The House is expected to vote this afternoon on the $3.5 trillion budget resolution, while setting up a late September deadline for taking up the Senate’s bipartisan infrastructure package in a bid to mollify the moderate bloc of Democrats that stalled action yesterday.
The Rules Committee met this morning to approve parameters for floor debate, which will “deem” — or approve — the budget resolution, S. Con. Res. 14, which is crucial for unlocking the reconciliation process by which Democrats hope to advance President Biden’s broader infrastructure agenda along party lines in both chambers.
The rule will also set a hard deadline of Sept. 27 for a vote on the $1.2 trillion bipartisan Senate infrastructure package, H.R. 3684, although it was unclear whether that date is a hard deadline or aspirational. It additionally sets up a vote for later today on voting rights legislation that is a top priority for the Democratic majority.
Rules Chair Jim McGovern (D-Mass.) said the rule would set a vote “no later than Sept. 27,” for the Senate bill. But pressed on whether that deadline is binding, he responded: “I guess I would just say that nothing in life is a total guarantee, but this is as close as we can get.”
The Rules Committee was slated to meet again ahead of the vote to clarify that the Senate bill “shall be considered” on Sept. 27, McGovern later told reporters in the Capitol, according to Punchbowl News.
The inclusion of the late September date is intended to sway the nine Democratic centrists, led by Rep. Josh Gottheimer (D-N.J.), who have demanded for a week-and-a-half that the House vote first on the bipartisan Senate bill.
The standoff forced Speaker Nancy Pelosi (D-Calif.) to scrap a vote on the rule last night, prompting a series of late-night meetings between the dissident faction and Democratic leaders (E&E Daily, Aug. 24). Pelosi has said for months that the House won’t pass the bipartisan bill until it also passes the reconciliation package — currently under development in both chambers.
The talks continued throughout the night, McGovern said during the Rules meeting, adding that he believed the lawmakers had “reached a way forward.” “This approach is fair to those members who want to see us take this up and include certainty for floor time for this bill,” he said of the moderates.
“It’s fair to those who want to see our committees get to work and craft a progressive budget reconciliation bill as quickly as possible," McGovern said. "And it’s fair to all of us who want to see Congress protect the sacred right to vote for all Americans without delay.”

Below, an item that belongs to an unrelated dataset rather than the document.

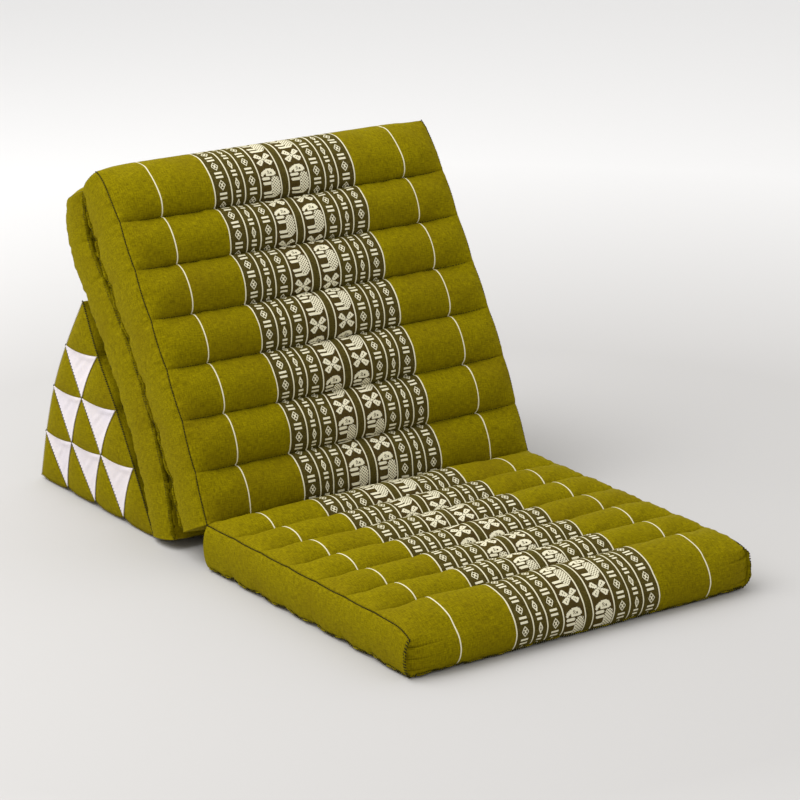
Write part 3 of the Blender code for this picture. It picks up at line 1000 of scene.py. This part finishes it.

Pelosi, who can only lose three Democrats and still pass the budget was tight-lipped over the vote this morning, telling reporters only, "When we bring up the bill, we will have the votes."
Texas Rep. Henry Cuellar, one of the Democratic holdouts, said he believed the further clarification expected to be added by the Rules panel would be sufficient to win over the moderates.
“I think there were some folks that wanted a little bit more assurance on that vote on [Sept. 27], and we feel that that will happen,” he told reporters. “When the rule comes back, I think we’ll be fine.”